■ TO BE DONE ■
Below are records; state how many of their lines hold the word "this", and give only the figure.

— start of ENTRIES —

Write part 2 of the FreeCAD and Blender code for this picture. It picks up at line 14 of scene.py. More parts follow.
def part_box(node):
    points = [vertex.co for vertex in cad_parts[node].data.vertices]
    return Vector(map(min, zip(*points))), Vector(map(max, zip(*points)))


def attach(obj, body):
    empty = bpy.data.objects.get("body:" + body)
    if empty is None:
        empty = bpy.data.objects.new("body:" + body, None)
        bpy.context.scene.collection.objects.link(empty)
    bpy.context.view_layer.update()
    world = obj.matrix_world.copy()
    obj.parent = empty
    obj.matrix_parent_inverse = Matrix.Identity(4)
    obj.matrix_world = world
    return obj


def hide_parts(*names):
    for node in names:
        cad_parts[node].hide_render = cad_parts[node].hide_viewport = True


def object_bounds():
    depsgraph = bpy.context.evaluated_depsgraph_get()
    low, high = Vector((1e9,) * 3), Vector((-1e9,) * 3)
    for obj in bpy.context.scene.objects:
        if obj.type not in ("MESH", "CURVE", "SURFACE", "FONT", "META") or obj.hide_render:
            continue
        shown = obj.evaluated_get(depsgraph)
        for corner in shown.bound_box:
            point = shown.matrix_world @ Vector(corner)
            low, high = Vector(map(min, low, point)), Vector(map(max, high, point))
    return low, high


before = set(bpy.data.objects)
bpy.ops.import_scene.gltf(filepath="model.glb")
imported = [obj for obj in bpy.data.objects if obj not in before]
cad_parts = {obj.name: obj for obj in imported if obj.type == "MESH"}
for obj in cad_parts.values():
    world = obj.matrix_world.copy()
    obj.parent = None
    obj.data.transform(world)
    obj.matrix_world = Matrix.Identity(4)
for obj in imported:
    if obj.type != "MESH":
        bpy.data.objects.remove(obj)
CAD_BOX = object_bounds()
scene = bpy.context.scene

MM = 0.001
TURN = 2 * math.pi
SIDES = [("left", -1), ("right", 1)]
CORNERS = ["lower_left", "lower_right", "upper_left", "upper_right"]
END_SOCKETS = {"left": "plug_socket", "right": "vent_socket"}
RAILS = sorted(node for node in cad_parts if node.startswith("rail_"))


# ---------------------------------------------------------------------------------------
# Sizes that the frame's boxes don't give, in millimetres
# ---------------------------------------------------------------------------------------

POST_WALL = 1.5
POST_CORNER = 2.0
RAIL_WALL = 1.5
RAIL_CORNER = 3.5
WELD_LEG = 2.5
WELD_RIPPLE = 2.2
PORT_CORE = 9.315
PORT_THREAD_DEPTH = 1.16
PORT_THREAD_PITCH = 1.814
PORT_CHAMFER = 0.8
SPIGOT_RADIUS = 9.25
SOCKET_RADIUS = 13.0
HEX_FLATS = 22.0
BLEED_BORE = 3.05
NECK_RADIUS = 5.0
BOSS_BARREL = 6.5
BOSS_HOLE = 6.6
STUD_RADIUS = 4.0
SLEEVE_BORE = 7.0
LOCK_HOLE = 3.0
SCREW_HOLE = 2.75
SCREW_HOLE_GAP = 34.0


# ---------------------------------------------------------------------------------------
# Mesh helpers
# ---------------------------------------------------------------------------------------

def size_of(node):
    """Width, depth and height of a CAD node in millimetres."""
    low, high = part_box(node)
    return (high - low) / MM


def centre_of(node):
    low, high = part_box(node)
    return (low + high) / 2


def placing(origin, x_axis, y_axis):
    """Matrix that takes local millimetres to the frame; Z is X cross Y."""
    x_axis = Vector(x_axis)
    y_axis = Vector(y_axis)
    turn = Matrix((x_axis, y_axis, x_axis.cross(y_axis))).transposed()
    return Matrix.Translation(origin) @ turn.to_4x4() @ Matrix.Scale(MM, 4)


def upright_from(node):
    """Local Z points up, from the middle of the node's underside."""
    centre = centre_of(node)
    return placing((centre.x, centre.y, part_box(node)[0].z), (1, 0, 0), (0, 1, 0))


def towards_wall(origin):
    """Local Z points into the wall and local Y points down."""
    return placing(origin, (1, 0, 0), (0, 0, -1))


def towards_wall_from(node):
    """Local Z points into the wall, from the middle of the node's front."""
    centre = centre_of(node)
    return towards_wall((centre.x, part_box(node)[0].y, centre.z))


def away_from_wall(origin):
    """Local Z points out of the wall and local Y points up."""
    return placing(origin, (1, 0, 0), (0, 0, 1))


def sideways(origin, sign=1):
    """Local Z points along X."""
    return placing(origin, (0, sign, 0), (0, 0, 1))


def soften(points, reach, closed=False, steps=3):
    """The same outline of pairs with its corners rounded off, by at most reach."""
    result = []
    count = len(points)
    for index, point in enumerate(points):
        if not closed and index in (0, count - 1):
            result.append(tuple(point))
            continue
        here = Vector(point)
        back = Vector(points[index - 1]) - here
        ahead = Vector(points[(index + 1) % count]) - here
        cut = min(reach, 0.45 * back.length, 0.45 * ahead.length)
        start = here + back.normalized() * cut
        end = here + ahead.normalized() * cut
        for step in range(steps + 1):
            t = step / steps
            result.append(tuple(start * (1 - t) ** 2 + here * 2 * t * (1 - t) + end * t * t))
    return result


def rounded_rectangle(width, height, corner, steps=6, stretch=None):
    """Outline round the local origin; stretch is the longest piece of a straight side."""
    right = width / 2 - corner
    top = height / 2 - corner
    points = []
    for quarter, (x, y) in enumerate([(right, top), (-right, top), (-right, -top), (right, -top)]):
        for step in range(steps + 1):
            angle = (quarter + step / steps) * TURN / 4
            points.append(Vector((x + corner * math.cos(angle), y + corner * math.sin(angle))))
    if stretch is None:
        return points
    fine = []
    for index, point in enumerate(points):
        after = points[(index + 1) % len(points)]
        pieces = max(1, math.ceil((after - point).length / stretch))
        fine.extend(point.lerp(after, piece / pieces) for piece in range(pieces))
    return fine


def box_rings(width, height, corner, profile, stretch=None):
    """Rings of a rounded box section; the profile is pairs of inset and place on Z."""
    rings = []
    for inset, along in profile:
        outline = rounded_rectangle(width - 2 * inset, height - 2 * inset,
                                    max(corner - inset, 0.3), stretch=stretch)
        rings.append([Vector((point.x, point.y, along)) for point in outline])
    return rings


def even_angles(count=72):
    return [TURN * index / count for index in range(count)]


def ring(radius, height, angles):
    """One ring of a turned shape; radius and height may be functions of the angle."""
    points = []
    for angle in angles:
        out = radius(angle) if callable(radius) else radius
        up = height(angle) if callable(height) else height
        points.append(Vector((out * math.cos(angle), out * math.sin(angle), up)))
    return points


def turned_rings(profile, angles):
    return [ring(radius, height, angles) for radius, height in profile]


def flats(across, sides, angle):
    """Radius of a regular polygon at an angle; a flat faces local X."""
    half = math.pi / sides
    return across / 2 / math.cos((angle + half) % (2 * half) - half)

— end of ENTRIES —
— start of ENTRIES —

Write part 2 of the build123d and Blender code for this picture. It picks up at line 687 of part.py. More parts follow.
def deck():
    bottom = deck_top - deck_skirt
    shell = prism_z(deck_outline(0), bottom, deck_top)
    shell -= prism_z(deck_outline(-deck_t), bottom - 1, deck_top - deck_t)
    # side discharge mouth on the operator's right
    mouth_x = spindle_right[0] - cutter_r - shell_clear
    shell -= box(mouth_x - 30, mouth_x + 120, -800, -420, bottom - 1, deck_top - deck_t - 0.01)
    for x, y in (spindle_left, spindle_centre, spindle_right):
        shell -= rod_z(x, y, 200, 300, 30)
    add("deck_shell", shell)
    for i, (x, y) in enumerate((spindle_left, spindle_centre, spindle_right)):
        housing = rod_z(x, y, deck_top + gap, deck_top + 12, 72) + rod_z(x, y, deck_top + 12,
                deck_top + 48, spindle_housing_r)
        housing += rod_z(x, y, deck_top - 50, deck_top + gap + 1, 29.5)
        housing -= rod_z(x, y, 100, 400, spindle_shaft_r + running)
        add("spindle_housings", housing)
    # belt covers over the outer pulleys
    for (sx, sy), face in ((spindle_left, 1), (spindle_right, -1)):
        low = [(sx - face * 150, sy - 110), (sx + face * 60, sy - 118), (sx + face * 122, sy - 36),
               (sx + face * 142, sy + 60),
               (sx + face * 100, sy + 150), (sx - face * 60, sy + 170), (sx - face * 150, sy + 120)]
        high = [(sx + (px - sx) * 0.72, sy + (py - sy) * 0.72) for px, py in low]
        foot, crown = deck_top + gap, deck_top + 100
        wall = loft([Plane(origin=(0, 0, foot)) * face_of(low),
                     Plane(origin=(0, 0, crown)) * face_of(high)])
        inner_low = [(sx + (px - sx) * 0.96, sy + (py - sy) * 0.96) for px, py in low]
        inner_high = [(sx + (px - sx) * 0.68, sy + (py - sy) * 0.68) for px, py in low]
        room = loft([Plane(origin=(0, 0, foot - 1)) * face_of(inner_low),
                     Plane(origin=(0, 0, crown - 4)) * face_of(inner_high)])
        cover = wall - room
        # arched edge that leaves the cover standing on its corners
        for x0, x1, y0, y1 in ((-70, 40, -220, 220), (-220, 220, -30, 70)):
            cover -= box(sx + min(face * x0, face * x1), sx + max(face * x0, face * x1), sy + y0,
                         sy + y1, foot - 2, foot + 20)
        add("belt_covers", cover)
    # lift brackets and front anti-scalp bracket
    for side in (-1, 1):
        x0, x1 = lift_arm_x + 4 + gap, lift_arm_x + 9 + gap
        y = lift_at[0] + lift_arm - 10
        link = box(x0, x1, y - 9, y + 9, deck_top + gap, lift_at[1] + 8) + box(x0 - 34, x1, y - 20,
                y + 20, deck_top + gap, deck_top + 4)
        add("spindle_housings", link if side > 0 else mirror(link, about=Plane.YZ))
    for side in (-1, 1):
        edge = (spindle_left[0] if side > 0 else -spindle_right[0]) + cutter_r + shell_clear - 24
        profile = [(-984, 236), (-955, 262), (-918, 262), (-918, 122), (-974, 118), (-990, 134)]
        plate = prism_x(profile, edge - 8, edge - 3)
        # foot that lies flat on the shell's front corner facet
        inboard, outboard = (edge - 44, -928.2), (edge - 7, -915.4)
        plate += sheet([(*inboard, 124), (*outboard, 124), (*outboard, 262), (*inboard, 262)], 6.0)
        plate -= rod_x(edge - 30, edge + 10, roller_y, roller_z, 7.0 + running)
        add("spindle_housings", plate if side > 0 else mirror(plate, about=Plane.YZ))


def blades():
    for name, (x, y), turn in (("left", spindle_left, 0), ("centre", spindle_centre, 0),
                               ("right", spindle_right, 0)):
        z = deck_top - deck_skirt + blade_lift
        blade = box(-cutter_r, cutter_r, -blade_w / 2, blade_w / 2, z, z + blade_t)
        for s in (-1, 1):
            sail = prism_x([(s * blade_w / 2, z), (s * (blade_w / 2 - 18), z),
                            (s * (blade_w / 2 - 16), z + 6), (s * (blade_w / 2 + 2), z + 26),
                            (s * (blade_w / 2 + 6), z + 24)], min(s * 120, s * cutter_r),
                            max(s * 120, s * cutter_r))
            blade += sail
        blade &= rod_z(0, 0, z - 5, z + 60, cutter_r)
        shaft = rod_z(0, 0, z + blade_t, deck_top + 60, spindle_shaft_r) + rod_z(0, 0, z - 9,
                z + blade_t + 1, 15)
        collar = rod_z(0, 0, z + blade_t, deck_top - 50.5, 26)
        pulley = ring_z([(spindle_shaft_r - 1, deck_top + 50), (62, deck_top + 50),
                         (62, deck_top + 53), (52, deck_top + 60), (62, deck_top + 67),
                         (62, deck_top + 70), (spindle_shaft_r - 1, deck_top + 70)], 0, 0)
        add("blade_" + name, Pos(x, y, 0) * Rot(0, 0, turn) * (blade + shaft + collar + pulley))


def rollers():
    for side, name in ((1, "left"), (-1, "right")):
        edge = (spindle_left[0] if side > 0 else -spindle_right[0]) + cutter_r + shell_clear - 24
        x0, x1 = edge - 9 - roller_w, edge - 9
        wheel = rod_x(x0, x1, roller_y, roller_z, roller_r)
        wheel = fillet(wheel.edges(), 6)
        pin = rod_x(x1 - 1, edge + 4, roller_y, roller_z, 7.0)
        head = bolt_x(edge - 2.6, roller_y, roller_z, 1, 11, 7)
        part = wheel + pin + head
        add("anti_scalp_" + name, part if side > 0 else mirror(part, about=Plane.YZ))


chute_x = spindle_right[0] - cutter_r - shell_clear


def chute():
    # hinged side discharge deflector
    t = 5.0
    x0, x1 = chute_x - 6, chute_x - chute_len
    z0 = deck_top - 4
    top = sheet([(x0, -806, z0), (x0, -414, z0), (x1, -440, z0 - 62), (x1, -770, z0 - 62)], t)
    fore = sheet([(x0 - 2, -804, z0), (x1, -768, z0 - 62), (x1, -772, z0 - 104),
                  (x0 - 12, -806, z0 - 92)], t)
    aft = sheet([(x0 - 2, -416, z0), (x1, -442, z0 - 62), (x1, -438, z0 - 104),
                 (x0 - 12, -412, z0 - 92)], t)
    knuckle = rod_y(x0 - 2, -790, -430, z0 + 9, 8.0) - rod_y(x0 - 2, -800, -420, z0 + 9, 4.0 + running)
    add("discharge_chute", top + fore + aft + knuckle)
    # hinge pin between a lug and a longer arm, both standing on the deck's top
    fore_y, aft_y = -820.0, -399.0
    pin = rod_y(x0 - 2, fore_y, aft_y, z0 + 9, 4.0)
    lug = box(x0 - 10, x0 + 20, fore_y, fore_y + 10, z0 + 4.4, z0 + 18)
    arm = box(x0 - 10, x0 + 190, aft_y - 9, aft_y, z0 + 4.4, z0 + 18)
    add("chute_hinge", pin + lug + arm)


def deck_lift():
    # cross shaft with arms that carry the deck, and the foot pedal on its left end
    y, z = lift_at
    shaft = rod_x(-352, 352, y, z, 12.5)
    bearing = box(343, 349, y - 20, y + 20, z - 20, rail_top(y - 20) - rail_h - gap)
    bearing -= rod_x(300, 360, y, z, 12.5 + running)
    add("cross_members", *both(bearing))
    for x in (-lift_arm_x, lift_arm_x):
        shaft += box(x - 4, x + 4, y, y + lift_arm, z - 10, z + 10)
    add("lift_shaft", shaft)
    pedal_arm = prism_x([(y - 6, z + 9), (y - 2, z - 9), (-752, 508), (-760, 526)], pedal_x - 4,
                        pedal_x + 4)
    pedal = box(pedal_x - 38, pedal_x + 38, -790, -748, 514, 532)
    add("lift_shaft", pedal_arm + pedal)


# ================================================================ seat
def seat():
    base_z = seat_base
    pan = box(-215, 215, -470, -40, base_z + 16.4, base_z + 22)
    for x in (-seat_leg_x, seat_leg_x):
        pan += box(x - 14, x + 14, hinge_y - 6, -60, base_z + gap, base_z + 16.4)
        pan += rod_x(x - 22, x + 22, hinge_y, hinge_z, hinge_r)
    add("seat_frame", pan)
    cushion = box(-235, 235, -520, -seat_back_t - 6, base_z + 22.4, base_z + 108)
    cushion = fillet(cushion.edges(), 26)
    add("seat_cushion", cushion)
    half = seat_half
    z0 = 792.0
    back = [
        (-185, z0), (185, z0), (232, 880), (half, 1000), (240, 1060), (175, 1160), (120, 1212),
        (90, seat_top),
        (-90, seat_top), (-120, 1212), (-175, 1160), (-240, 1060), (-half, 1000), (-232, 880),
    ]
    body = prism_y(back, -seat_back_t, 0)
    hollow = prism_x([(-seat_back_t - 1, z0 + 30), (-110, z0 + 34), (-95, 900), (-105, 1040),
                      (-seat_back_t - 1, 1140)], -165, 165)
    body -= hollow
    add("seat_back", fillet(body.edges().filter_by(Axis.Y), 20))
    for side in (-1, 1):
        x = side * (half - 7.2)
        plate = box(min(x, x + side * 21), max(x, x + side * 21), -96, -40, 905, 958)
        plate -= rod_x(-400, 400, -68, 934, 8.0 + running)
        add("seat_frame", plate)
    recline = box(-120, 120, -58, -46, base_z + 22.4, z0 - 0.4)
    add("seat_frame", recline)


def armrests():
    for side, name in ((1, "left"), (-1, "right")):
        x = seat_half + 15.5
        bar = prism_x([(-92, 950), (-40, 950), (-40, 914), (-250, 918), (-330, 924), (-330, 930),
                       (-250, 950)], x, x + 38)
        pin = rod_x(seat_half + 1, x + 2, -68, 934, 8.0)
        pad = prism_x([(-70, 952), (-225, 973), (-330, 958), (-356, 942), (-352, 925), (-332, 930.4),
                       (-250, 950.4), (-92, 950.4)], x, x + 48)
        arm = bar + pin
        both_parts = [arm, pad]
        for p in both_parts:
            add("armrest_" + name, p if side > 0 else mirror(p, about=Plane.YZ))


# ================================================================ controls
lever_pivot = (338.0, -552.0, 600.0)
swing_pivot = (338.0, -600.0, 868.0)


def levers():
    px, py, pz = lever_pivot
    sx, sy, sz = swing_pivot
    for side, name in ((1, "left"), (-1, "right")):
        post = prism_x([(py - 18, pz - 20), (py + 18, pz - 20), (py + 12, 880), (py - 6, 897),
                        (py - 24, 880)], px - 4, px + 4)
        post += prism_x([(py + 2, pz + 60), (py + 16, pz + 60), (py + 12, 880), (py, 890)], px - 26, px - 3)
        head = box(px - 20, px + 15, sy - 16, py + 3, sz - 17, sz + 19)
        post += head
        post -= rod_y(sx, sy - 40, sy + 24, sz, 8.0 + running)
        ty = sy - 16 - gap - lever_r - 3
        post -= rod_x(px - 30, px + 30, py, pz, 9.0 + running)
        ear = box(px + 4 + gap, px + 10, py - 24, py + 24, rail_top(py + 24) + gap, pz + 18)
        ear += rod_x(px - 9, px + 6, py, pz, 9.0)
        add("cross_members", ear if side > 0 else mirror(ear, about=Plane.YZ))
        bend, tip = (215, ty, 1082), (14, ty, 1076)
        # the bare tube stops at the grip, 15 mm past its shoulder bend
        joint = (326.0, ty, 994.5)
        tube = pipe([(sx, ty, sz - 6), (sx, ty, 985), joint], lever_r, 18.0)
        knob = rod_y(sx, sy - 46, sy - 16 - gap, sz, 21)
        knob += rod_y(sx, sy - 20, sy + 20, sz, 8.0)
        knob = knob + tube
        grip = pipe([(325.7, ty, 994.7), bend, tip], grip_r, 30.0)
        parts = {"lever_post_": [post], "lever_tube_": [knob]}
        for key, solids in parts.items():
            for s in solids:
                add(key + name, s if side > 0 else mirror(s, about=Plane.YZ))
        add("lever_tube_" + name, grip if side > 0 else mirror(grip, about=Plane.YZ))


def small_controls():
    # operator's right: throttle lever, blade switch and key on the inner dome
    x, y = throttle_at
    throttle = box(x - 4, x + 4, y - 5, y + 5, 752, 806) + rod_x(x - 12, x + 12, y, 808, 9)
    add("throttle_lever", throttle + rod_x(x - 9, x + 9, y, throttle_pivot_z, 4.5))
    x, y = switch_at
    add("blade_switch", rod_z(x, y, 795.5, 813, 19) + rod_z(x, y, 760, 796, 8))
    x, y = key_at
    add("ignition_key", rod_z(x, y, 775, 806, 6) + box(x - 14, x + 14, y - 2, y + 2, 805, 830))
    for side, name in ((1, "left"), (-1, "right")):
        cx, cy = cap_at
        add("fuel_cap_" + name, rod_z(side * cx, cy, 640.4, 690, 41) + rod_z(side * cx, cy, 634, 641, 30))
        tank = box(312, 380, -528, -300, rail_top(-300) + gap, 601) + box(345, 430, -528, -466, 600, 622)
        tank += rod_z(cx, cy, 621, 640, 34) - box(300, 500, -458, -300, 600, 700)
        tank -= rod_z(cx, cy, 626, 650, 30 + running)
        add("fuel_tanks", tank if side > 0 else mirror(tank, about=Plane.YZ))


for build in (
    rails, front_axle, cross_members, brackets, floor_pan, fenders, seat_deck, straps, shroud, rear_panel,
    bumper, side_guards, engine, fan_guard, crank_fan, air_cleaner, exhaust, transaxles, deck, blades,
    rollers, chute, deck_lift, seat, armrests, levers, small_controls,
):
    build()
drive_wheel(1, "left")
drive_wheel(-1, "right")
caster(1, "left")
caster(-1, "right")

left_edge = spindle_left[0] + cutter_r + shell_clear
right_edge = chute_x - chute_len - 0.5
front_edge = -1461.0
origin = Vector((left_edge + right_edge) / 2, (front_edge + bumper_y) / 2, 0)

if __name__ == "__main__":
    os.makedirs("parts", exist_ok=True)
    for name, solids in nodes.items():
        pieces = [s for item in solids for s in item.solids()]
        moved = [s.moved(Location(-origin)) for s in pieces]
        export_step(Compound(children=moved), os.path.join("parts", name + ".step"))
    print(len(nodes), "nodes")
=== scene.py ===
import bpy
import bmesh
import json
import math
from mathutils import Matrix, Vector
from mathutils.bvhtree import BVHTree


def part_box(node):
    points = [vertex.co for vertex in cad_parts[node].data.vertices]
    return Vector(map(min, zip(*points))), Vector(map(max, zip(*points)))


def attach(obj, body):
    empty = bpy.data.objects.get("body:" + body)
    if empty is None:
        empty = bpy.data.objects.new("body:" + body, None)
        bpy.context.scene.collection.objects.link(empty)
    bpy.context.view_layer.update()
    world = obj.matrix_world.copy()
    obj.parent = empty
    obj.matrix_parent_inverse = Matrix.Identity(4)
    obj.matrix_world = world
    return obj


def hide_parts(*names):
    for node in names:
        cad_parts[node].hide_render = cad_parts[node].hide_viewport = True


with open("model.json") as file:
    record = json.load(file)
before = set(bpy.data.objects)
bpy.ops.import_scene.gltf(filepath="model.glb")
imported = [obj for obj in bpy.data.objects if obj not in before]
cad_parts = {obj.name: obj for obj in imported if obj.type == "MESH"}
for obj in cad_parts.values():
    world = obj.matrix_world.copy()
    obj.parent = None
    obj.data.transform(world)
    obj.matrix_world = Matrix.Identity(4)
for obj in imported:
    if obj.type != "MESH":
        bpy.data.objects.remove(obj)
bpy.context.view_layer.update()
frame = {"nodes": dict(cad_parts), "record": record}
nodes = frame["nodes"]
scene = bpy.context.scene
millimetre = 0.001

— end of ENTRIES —

■ FINISHED TASK ■
2